Transforming the last Front(ier) of email inboxes artwork

Transforming the last Front(ier) of email inboxes

When It Clicked

March 15, 2022

Despite the rise of social media, SMS and countless collaboration tools, email remains a constant in most people’s lives. In the last year alone, it's estimated three hundred and twenty billion emails were sent and received worldwide (and that number is still growing).
Speakers: Ilana Strauss, Chris Schwass, Mathilde Collin, Nate Abbott
**Ilana Strauss** (0:04)
Remember the 90s when e-mail was fun? The little white envelope that would appear on your screen? You've got mail.
Tom Hanks and Meg Ryan even made a rom-com about it. But today, e-mail is hardly ever described as fun. There's so much spam and so many reply-alls. It all adds up to hundreds of unread messages each week.
For most of us, e-mail means work, with a tool that hasn't changed much in the last 30 years.

**Chris Schwass** (0:32)
I think there's a lot of companies that try to redo e-mail or kill e-mail, but it's just too entrenched.

**Ilana Strauss** (0:42)
In the last year alone, it's estimated 320 billion e-mails were sent and received worldwide. Yet, it took a 20-something from Paris to see the opportunity in building a better inbox.

**Mathilde Collin** (0:56)
And it was crazy to me that all this innovation happened everywhere except for the place where most of your work gets done.

**Ilana Strauss** (1:08)
I'm Ilana Strauss, and you're listening to When It Clicked, an original podcast from ClickUp. On this podcast, we meet the people behind the businesses you think you know and share the secret history of how it all came together, to the one moment when it all finally clicked. Today, how frustration with email led two entrepreneurs to start a company to make it better, at a time when tech giants were trying to kill it. This is When It Clicked for Front.
The Eiffel Tower, the Louvre, the pastries. The city of light is one of the world's most popular places to visit. But growing up there, Mathilde Collin saw a different side.

**Mathilde Collin** (2:05)
I was a happy kid, and most of the people around me didn't like their jobs as much. I really wanted to make sure that when I would grow up, I would enjoy the five days a week, 50 weeks a year that I would spend working.

**Ilana Strauss** (2:20)
Mathilde didn't want to punch the clock. She wanted to love her job.

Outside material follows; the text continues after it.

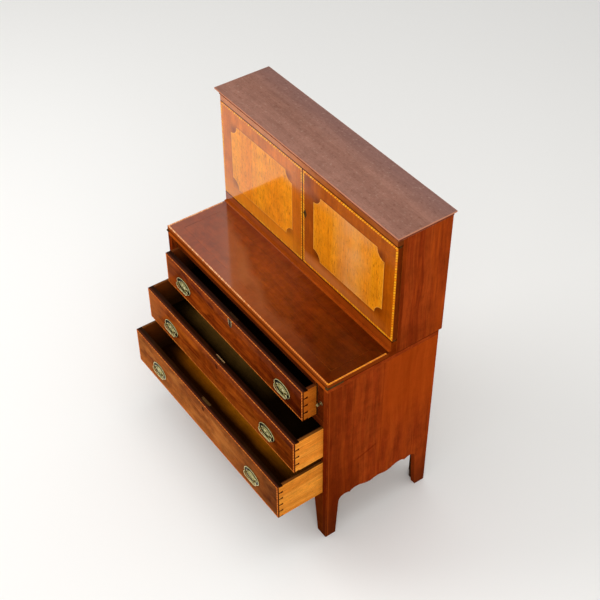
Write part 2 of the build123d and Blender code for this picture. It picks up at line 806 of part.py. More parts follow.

**Mathilde Collin** (2:26)
So after I graduated, I joined a startup. It was a contract management software, and it was a really great product, but a really bad culture for me, like really bad culture fit.
I was so miserable, and really didn't want to go to work. And I was like, okay, I've criticized my parents and everyone in my family for not enjoying the job that they were doing, and then now I'm doing the same.

**Ilana Strauss** (2:55)
Mathilde was frustrated, not just by how the company was run, but how she had to do her job.
So much time was wasted every day. Email was the biggest problem.

**Mathilde Collin** (3:07)
So the main tool that I was using to get work done was email, and we were a very small team, and we were receiving emails, and people were asking me, did you get back to this person? I was like, yeah, I got back to them. Like, that's my job.
Just the fact that I needed to say this like bothered me.

**Ilana Strauss** (3:24)
As someone who always wanted to start her own business, Mathilde began to see everything that was wrong with email as an opportunity.

**Mathilde Collin** (3:32)
It was crazy to me that all this innovation happened everywhere except for the place where most of your work gets done, and you're still using a tool that hasn't evolved in the past many, many, many years. It was both a huge market, a huge opportunity for impact, and a pain point that I had experienced.

**Ilana Strauss** (3:55)
Mathilde was convinced she could build a business around making email more efficient, but she was still paying off her student loan. She needed funding and a partner who understood technology.
The French founder of Fotolio provided both. After hearing Mathilde's pitch, he provided project funding and an introduction to software engineer Laurent Parrain.

**Mathilde Collin** (4:18)
You know, it was not this typical co-founder relationship where you've been brothers or best friends and all of a sudden you're deciding to start a company together. With Laurent, it was, we were having dinner together. Let's try to see if it would work out.
And, you know, we don't have like a year to figure that out, so we were literally asking ourselves the most difficult questions.

**Ilana Strauss** (4:37)
Turns out, Laurent and Mathilde saw eye to eye in how to run a business. They decided to become partners and started working on different ideas for software to improve email.

**Mathilde Collin** (4:51)
We need to have a clear pain point to start with because email is so big. It is used by many different industries, teams, size of companies.